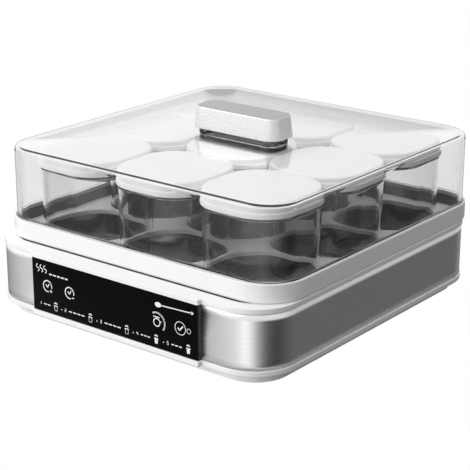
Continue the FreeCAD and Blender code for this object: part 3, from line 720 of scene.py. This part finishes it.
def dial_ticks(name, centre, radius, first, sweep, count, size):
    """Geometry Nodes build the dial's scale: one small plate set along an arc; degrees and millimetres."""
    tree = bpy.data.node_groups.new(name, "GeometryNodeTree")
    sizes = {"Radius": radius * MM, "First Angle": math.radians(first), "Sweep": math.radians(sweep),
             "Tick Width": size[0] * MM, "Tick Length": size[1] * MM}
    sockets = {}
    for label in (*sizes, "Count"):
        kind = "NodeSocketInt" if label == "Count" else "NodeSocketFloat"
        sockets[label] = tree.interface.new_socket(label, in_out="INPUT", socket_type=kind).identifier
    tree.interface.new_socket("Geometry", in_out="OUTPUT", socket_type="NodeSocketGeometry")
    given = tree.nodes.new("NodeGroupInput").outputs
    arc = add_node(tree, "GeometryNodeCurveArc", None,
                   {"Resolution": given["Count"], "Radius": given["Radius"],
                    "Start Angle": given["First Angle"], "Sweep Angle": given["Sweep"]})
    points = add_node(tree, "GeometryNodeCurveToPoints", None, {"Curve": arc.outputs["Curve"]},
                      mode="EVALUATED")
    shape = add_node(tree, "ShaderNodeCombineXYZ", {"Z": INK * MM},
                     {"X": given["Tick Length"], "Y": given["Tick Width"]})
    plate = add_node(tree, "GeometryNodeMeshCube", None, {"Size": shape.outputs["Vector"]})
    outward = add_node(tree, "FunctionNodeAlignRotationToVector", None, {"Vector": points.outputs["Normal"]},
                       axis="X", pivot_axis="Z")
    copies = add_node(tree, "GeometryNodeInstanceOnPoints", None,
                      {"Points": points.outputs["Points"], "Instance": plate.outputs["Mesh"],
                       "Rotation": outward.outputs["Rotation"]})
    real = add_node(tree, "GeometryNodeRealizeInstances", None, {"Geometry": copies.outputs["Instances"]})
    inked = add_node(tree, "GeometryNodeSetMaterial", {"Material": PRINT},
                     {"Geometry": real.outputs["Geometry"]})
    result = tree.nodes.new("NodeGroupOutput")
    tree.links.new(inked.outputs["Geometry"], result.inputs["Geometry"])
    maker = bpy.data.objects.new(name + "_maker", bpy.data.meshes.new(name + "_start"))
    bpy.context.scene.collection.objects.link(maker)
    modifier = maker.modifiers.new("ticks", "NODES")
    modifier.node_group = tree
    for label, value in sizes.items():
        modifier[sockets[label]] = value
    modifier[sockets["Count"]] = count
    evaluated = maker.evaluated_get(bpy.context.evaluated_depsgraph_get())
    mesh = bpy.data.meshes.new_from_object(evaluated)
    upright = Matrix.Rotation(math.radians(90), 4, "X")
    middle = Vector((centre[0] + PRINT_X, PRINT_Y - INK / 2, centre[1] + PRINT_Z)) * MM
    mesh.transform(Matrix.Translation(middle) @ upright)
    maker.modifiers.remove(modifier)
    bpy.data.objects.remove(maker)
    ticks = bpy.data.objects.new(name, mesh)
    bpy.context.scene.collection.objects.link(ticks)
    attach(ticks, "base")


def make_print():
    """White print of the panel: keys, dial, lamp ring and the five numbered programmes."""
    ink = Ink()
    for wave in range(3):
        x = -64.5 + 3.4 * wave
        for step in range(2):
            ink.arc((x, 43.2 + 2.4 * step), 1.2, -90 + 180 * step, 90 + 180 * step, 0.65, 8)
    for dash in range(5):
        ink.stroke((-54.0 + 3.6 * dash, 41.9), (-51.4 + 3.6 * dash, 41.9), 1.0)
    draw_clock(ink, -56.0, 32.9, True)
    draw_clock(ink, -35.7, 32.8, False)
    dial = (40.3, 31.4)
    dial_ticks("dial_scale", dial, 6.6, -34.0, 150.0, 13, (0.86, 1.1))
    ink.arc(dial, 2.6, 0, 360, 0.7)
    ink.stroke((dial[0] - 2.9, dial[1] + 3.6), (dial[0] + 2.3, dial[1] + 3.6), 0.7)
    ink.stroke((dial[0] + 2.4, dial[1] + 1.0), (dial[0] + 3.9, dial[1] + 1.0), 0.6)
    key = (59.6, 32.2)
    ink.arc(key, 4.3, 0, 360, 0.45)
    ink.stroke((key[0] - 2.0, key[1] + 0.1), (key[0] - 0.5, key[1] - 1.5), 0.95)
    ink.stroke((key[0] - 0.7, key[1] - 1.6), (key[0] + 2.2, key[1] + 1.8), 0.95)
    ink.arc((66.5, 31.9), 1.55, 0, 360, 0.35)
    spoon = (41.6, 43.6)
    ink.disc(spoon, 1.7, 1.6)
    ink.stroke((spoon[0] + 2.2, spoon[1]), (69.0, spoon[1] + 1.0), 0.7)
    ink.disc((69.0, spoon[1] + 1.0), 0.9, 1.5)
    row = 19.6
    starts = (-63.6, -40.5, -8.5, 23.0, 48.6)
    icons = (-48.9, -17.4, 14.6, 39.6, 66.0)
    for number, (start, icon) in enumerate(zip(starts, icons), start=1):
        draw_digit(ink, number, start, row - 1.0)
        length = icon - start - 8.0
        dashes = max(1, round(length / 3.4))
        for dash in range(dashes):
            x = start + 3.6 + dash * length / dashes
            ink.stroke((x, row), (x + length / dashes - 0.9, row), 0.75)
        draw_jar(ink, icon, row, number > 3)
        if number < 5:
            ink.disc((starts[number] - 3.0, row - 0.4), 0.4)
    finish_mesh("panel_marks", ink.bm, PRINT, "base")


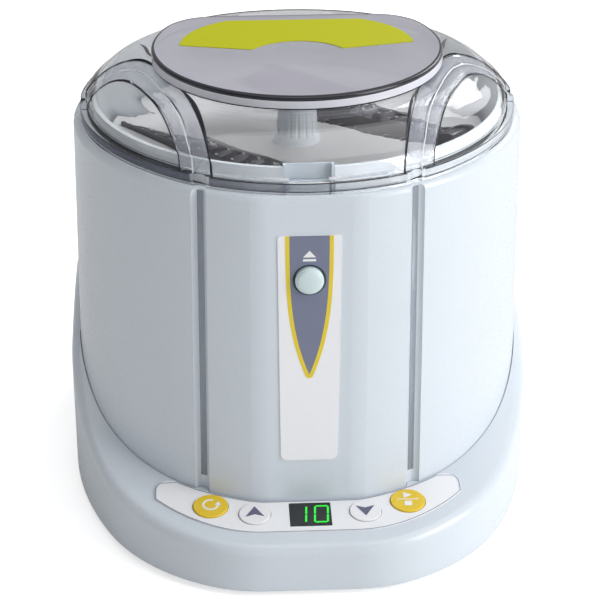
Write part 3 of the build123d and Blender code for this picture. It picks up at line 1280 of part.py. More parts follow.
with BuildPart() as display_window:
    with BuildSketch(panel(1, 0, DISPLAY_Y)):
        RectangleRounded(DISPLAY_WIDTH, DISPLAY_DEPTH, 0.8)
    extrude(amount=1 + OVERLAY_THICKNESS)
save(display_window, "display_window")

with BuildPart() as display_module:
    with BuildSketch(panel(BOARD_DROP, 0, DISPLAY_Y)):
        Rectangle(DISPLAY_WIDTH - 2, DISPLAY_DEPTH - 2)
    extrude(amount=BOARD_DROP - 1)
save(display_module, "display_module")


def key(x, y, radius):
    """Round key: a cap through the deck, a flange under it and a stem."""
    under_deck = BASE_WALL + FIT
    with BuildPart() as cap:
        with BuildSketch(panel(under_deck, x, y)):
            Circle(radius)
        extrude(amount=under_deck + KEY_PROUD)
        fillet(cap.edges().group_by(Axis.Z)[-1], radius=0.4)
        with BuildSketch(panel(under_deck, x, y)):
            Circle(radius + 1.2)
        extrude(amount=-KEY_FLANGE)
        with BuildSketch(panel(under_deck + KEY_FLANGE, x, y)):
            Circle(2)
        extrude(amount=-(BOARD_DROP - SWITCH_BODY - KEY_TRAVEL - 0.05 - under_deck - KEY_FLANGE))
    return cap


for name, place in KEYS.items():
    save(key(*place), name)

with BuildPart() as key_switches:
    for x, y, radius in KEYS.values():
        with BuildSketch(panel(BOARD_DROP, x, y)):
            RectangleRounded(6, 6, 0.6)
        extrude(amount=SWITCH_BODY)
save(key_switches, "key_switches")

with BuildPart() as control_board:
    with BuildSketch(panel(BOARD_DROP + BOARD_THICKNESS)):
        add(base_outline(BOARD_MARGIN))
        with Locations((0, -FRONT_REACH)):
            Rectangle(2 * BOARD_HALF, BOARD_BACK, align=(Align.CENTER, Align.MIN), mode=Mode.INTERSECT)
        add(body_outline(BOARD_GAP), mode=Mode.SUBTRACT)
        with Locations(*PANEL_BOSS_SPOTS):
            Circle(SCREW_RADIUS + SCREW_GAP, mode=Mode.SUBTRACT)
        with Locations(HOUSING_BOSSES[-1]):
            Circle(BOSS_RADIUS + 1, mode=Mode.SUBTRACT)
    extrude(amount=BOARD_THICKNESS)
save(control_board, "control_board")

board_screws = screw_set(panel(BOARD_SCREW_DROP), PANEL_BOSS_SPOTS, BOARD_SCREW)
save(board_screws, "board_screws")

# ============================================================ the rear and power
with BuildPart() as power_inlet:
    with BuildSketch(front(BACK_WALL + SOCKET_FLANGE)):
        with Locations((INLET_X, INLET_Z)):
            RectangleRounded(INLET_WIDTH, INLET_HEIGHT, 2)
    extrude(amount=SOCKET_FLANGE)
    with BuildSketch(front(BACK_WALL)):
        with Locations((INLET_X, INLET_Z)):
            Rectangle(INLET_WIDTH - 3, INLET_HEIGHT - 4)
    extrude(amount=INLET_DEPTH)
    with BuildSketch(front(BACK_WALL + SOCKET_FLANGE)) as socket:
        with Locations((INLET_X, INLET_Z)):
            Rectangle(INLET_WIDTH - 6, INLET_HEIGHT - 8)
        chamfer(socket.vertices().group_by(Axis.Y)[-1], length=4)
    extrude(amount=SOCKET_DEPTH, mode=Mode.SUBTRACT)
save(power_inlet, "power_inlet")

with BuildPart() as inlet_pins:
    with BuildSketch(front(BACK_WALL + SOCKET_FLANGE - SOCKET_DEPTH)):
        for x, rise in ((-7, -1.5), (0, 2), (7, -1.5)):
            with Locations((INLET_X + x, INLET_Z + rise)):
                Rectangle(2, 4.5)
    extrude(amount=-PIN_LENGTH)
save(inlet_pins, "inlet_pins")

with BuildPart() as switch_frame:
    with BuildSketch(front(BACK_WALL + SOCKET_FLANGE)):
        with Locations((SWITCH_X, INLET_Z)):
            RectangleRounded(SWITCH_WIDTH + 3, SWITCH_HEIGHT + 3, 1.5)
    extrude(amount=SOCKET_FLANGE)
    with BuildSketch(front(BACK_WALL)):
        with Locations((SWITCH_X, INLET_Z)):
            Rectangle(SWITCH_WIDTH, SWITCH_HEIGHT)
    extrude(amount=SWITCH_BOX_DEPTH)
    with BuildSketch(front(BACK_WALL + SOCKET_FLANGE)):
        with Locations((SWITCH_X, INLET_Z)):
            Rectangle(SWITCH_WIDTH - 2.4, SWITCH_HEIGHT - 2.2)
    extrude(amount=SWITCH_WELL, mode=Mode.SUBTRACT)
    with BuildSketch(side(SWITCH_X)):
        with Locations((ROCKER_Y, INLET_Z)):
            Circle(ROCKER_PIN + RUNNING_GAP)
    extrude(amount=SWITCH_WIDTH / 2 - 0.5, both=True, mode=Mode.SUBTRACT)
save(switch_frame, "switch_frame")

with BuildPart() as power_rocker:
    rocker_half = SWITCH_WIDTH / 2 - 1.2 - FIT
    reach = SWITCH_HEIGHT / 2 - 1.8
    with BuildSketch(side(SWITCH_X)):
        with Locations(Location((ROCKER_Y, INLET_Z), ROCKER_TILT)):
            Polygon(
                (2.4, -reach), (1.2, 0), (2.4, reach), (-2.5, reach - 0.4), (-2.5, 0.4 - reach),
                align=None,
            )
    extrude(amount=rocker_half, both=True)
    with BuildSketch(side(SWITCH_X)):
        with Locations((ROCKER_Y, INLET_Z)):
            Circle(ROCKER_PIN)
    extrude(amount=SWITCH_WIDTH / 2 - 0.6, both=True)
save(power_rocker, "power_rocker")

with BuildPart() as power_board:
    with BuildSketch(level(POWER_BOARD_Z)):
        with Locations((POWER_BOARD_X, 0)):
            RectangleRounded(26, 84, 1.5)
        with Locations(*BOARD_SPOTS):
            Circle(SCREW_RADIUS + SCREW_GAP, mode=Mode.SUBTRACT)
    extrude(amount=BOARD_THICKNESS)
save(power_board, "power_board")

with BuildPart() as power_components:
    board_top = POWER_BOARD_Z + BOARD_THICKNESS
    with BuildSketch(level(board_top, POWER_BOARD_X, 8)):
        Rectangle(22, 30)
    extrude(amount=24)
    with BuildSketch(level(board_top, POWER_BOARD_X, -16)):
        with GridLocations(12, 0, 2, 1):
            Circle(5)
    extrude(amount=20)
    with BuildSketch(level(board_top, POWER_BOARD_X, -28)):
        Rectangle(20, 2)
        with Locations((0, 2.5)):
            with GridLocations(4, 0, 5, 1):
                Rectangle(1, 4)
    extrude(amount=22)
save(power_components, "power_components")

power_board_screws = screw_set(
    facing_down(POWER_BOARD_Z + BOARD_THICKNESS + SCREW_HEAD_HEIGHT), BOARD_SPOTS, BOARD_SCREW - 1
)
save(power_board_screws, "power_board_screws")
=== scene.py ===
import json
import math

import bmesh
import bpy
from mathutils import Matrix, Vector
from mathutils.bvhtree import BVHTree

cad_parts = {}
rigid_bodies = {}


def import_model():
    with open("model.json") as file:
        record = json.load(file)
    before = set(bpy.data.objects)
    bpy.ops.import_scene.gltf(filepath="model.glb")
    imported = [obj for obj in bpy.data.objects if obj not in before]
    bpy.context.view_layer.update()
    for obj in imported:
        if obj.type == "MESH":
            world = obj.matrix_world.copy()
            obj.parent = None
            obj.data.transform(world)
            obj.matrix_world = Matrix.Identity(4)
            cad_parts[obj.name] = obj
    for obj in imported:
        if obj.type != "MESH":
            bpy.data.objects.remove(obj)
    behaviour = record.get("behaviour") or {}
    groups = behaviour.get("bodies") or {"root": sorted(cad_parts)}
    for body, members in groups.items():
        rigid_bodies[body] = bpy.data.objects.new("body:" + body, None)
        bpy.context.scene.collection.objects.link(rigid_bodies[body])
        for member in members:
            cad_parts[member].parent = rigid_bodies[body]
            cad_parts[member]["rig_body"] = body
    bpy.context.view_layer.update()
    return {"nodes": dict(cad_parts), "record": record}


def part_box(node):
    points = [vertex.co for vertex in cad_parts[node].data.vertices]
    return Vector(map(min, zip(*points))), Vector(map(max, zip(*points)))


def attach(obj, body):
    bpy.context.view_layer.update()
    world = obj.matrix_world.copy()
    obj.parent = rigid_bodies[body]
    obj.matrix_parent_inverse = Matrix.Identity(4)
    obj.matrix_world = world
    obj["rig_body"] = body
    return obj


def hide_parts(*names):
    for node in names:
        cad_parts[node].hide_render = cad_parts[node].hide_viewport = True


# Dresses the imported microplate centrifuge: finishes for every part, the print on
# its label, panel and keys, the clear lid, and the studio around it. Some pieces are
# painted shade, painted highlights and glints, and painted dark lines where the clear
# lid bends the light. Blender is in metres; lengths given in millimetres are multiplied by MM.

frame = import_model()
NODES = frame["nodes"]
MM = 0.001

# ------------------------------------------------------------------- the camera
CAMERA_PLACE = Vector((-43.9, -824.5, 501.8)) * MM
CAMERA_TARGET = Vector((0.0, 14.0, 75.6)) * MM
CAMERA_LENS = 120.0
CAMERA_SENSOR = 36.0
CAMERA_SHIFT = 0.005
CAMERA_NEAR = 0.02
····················
▸ What is being asked:
Write down exactly the span of lines above from the one containing "extrude(amount=22)" to the one containing "for node in", both ends included.

▸ Solution:
    extrude(amount=22)
save(power_components, "power_components")

power_board_screws = screw_set(
    facing_down(POWER_BOARD_Z + BOARD_THICKNESS + SCREW_HEAD_HEIGHT), BOARD_SPOTS, BOARD_SCREW - 1
)
save(power_board_screws, "power_board_screws")
=== scene.py ===
import json
import math

import bmesh
import bpy
from mathutils import Matrix, Vector
from mathutils.bvhtree import BVHTree

cad_parts = {}
rigid_bodies = {}


def import_model():
    with open("model.json") as file:
        record = json.load(file)
    before = set(bpy.data.objects)
    bpy.ops.import_scene.gltf(filepath="model.glb")
    imported = [obj for obj in bpy.data.objects if obj not in before]
    bpy.context.view_layer.update()
    for obj in imported:
        if obj.type == "MESH":
            world = obj.matrix_world.copy()
            obj.parent = None
            obj.data.transform(world)
            obj.matrix_world = Matrix.Identity(4)
            cad_parts[obj.name] = obj
    for obj in imported:
        if obj.type != "MESH":
            bpy.data.objects.remove(obj)
    behaviour = record.get("behaviour") or {}
    groups = behaviour.get("bodies") or {"root": sorted(cad_parts)}
    for body, members in groups.items():
        rigid_bodies[body] = bpy.data.objects.new("body:" + body, None)
        bpy.context.scene.collection.objects.link(rigid_bodies[body])
        for member in members:
            cad_parts[member].parent = rigid_bodies[body]
            cad_parts[member]["rig_body"] = body
    bpy.context.view_layer.update()
    return {"nodes": dict(cad_parts), "record": record}


def part_box(node):
    points = [vertex.co for vertex in cad_parts[node].data.vertices]
    return Vector(map(min, zip(*points))), Vector(map(max, zip(*points)))


def attach(obj, body):
    bpy.context.view_layer.update()
    world = obj.matrix_world.copy()
    obj.parent = rigid_bodies[body]
    obj.matrix_parent_inverse = Matrix.Identity(4)
    obj.matrix_world = world
    obj["rig_body"] = body
    return obj


def hide_parts(*names):
    for node in names:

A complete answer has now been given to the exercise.